10) Print some statistics to console/log file. You will be able to see progress of operation in this case.

Dual write read new mode

After migration both databases have up to date data so you can finally start to use new database for read operations. This mode is required because it gives you time to check if migration was successful. It's still an option to rollback to dual write read old mode if something went wrong and do migration again if needed. I recommend to live with this mode in production for a while before switching to next mode.

New mode

In new mode only read/write to new database is used. Old code still exists but no more called. Note that you can't rollback to previous mode now because your old database has outdated data after switching to this mode so please double check that you're ready to switch to this mode.

Cleanup

After all other steps done don't forget to cleanup obsolete code that still uses your old database. It's a common mistake when people forget to do that. Migration process is finished only after this step.

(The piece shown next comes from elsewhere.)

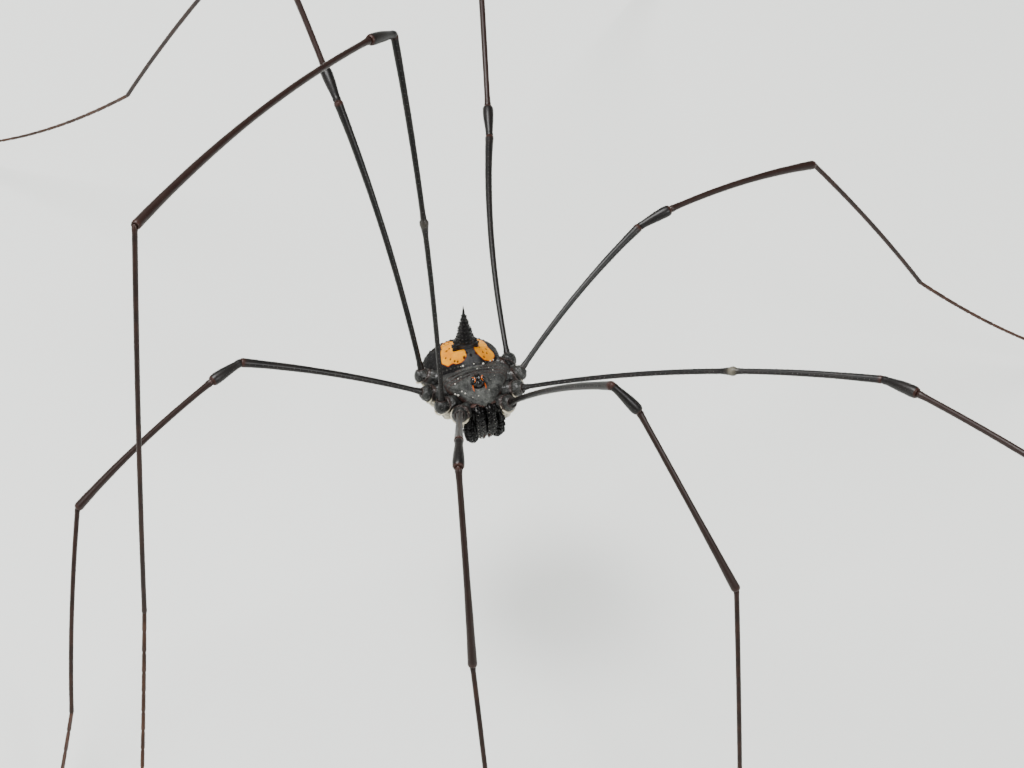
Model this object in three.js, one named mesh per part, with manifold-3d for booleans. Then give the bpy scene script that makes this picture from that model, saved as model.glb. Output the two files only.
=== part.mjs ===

Thanks for reading, hope it was useful for you. In next post for experts I will write about monitoring your services using Prometheus. Stay tuned!

Oldest comments (2)

Jonathan Marbutt • Sep 19 '20

Great job, I am planning a very similar process and this is very close to what I am doing also. Great job!

Jonathan Marbutt • Sep 20 '20

The only difference I am working on going from RDMS to Azure's CosmosDB which is document db. So I am changing my repositories to read the RDMS into a model that will eventually be saved in the document db. This way when I do dual write, they will be writing from a better model. Or at least that is what I am thinking through.